Auf dem Fußweg zur Jama, einer Grube, in der die Deutschen Ghettobewohner zusammentrieben, um sie zu erschießen, spricht eine angehende Historikerin aus der Geschichtswerkstatt über das grausame Tabu. Nur wenige Monate nach der Befreiung wurde an dem blutgetränkten Ort ein Denkmal für die Opfer errichtet, doch wenn in den folgenden Jahren die Juden dort ihrer Angehörigen gedenken wollten, störten die Behörden ihre Zeremonie lautstark, trieben die Versammelten auseinander und verhinderten fortan weitere Zusammenkünfte.
Inzwischen, nach dem Zerfall der Sowjetunion, ist die Jama ein respektierter Gedenkort.
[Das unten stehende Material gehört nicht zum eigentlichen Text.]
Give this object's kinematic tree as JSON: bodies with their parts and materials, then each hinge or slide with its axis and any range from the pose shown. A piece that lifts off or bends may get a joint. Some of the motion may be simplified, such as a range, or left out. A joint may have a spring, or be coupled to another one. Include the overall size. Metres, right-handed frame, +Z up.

Der Anfang 2014 verstorbene Architekt Leonid Lewin entwarf ein Denkmal, das den Weg der Elenden hinab in die Grube symbolisiert. Von ihm stammt auch der Entwurf für die Gedenkstätte Blagowschtschina im Wald bei Trostenez. Dieses Teilstück liegt den zivilgesellschaftlichen Mitstreitern aus allen beteiligten Ländern besonders am Herzen. Sie wollen das Projekt gemeinsam voranbringen und so eine europäische Gedenkkultur stiften, die sowohl die Klassifizierung der Opfergruppen als auch die Nationengrenzen überwindet.